-- begin --

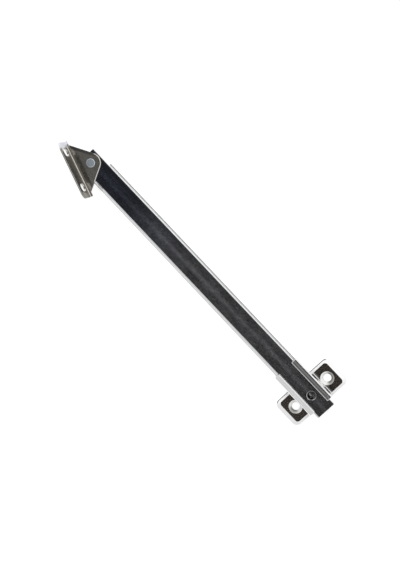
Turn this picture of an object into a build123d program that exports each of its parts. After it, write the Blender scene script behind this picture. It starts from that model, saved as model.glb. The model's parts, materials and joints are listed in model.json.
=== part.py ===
from build123d import *
import os

# Telescopic lid stay, in millimetres, lying on its back
# Origin: the base pivot's axis where it meets the back of the base plate
# +X runs along the rails to the lid bracket, +Z points away from the mounting surface

os.makedirs("parts", exist_ok=True)

# Base plate
plate_length = 59.8
plate_width = 26.8
plate_sheet = 3.0
plate_corner = 5.0
plate_face_corner = 2.6
plate_side_bevel = 2.4
plate_end_bevel = 3.7
plate_bevel_height = 1.6
plate_back_break = 0.3
plate_hole_spacing = 36.0
plate_hole_bore = 6.6
plate_sink_bore = 11.6

# Base pivot
base_shank_bore = 6.0
base_head_bore = 8.2
base_head_height = 1.4
base_head_rim = 0.5
base_tail_bore = 9.0
base_washer_bore = 15.0
base_washer_sheet = 0.6
head_washer_bore = 10.5
head_washer_sheet = 0.4
head_washer_side_clearance = 0.85

# Pivot clamp
clamp_sheet = 1.4
clamp_bend = 1.2
clamp_reach_lid_side = 30.0
clamp_reach_tail_side = 13.0
clamp_lip = 5.3
clamp_lip_rise = 0.35
clamp_lip_corner = 1.0
clamp_lip_edge_break = 0.4

# Outer rail
outer_sheet = 1.0
outer_bend = 0.4
outer_mouth_x = 250.5
outer_tail_x = -12.5
outer_flange_drop = 1.8
outer_rim_slope_width = 0.9
outer_rim_slope_drop = 0.14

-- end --

• [Task goal]: Return only the lines from the beginning of the material up to and including the line with "head_washer_side_clearance = 0.85", exactly as written.

• [Exercise result]:
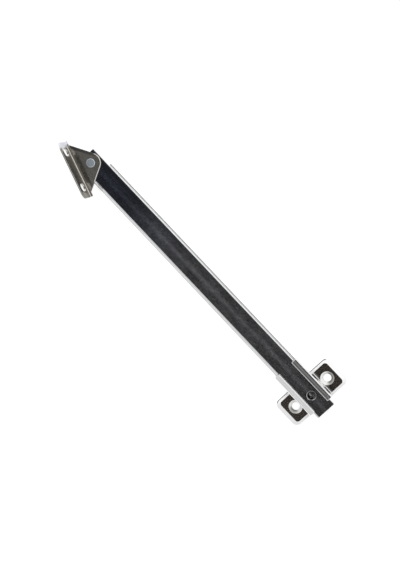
Turn this picture of an object into a build123d program that exports each of its parts. After it, write the Blender scene script behind this picture. It starts from that model, saved as model.glb. The model's parts, materials and joints are listed in model.json.
=== part.py ===
from build123d import *
import os

# Telescopic lid stay, in millimetres, lying on its back
# Origin: the base pivot's axis where it meets the back of the base plate
# +X runs along the rails to the lid bracket, +Z points away from the mounting surface

os.makedirs("parts", exist_ok=True)

# Base plate
plate_length = 59.8
plate_width = 26.8
plate_sheet = 3.0
plate_corner = 5.0
plate_face_corner = 2.6
plate_side_bevel = 2.4
plate_end_bevel = 3.7
plate_bevel_height = 1.6
plate_back_break = 0.3
plate_hole_spacing = 36.0
plate_hole_bore = 6.6
plate_sink_bore = 11.6

# Base pivot
base_shank_bore = 6.0
base_head_bore = 8.2
base_head_height = 1.4
base_head_rim = 0.5
base_tail_bore = 9.0
base_washer_bore = 15.0
base_washer_sheet = 0.6
head_washer_bore = 10.5
head_washer_sheet = 0.4
head_washer_side_clearance = 0.85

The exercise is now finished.